2011 Faugères, Carmine Butis. – 13.50€
60% Syrah, 35% Grenache and 15% Mourvèdre. 70%
aged in barriques for about 15 months. He has lots of barriques of individual grape
varieties and then blends after the first racking and keeps the blended wine in
barrel for a further twelve months or so.
There is a vanilla touch on the nose, with a sturdier denser more youthful
palate, and a rich finish.
2009 Faugères, Grande Réserve – 18.00€
Half Syrah / half Grenache. This is not made every year. And it is made with great attention to detail
and a lot of work by hand. The berries
are individually destemmed, entailing a
meticulous sorting. Fermented in a
barrel, with a daily pigeage and a long slow gentle extraction of two months.

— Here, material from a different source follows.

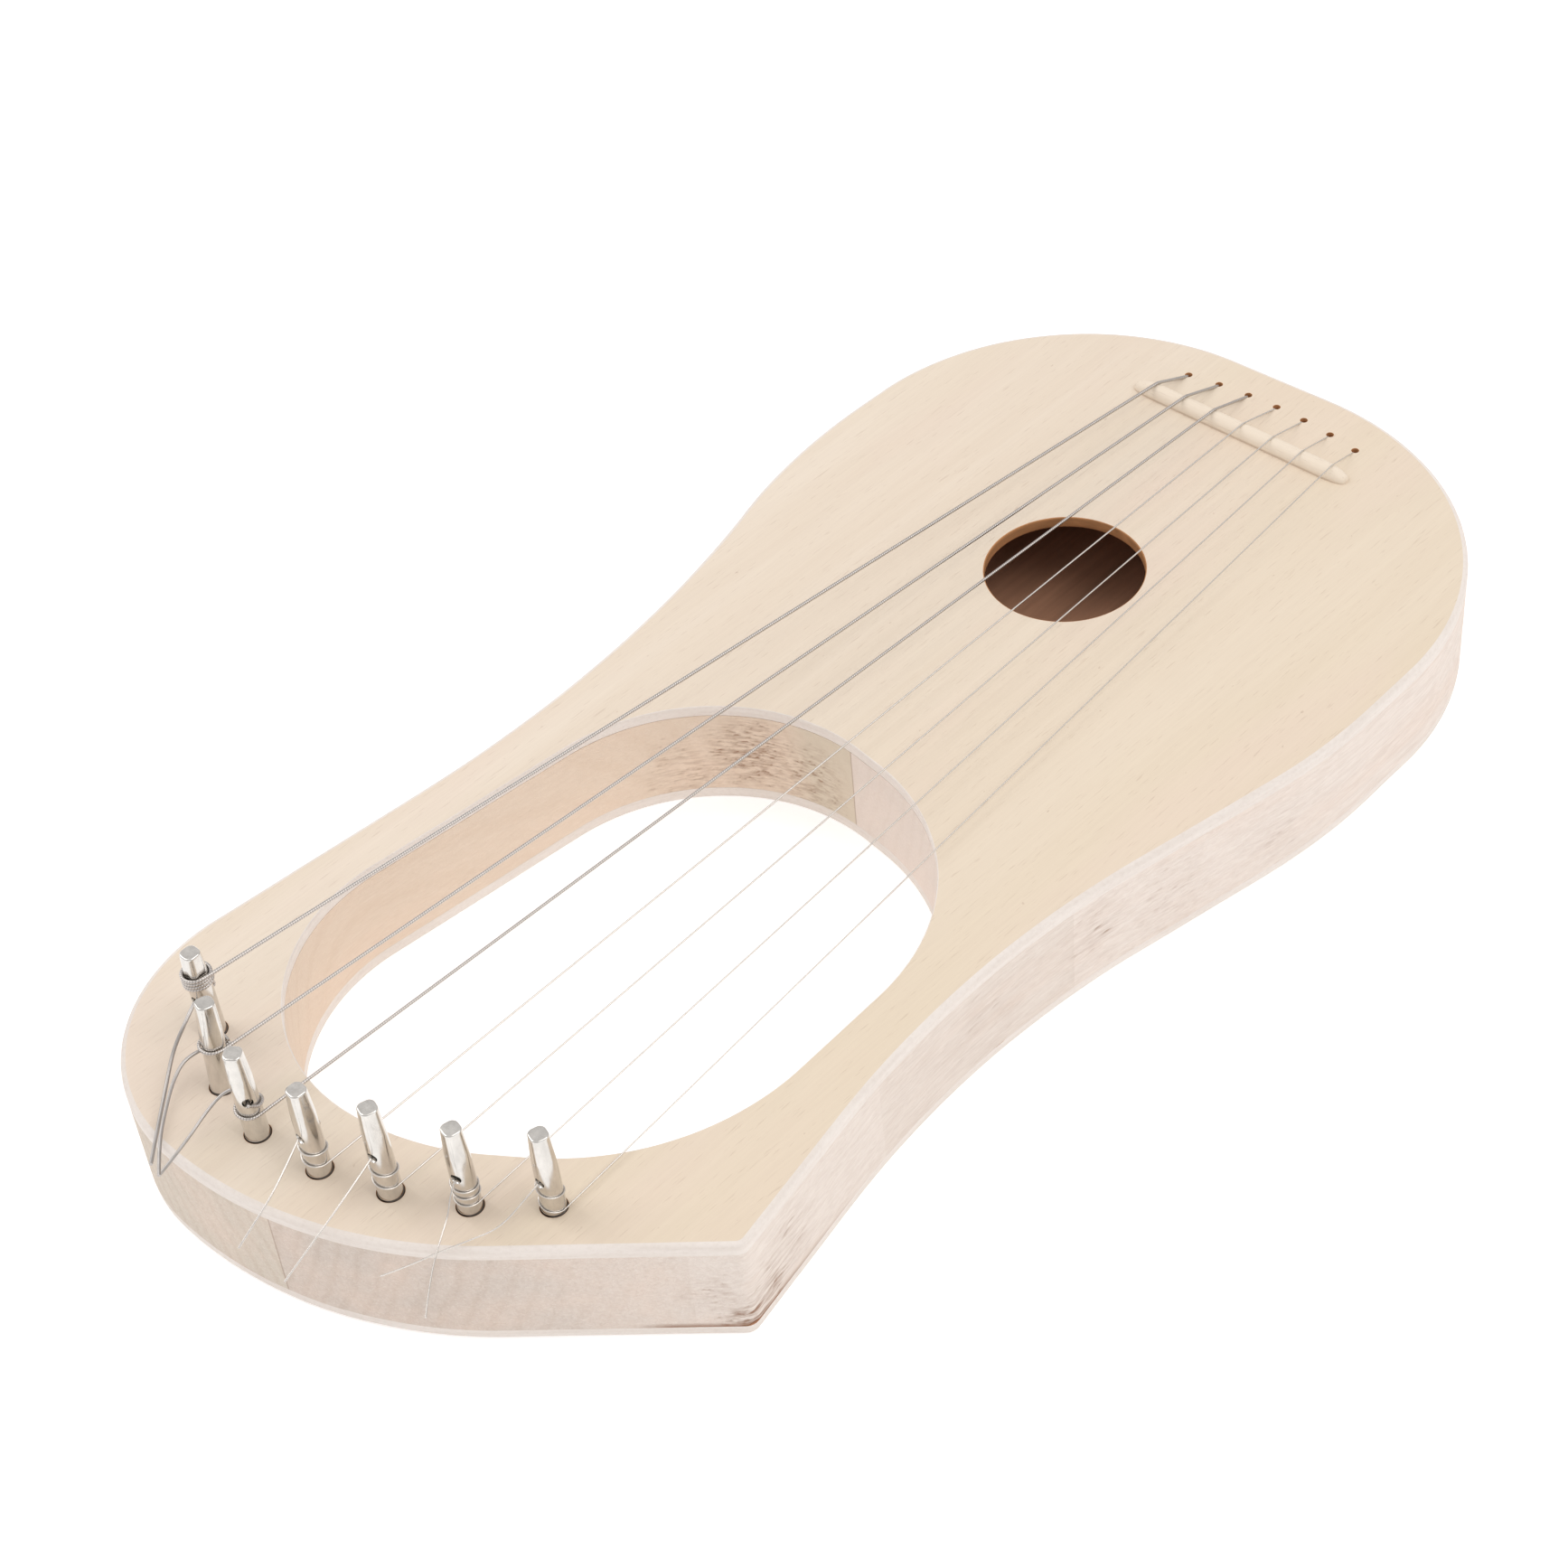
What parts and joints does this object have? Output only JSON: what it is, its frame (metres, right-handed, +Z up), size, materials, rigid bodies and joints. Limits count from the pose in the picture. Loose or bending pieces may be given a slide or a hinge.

Twenty barriques give 3000 bottles. Run off by gravity and not pressed. Quite rounded by powerful, mouth filling with
spice, very harmonious. Well integrated tannins
and oak and with good depth. Great future
potential.
In 2011 Jérôme had a
stagiaire who was particularly interested in natural wine, so the stagiaire was
allowed to experiment – the result was that one barrel was brilliant, and two were
sent to the distillery! So 280 bottles
will be bottled as Empreinte Carbone, a pure Syrah, the result of lots of TLC
in an 18 are plot of vines. Jérôme is
dispassionate about natural wine observing the problem of the uncertainty with them
– they are simply not reliable, and also people are tolerant of their defects
because they are natural. He doesn’t
fine his wine and his only filters the Faugères le ler and the rosé, as they
are bottled earlier. Nor is he organic. He may use a small amount of a systemic
product, which then reduces the amount of copper and sulphur he would have to
use. And he only treats if absolutely
necessary.
And then we talked
about the future. He has no ambitions to
grow much bigger, maybe twenty hectares at the most, or maybe fewer vineyards might be better, so that
he could look after them better. And he also
wants to make a white wine.
And then he finished
with a cautionary tale. He has been the
victim of a scam with fake bottles of Haut Lignières being sold on line. So check the small print on the label, or
stop off in Faugères and buy some from his welcoming tasting caveau.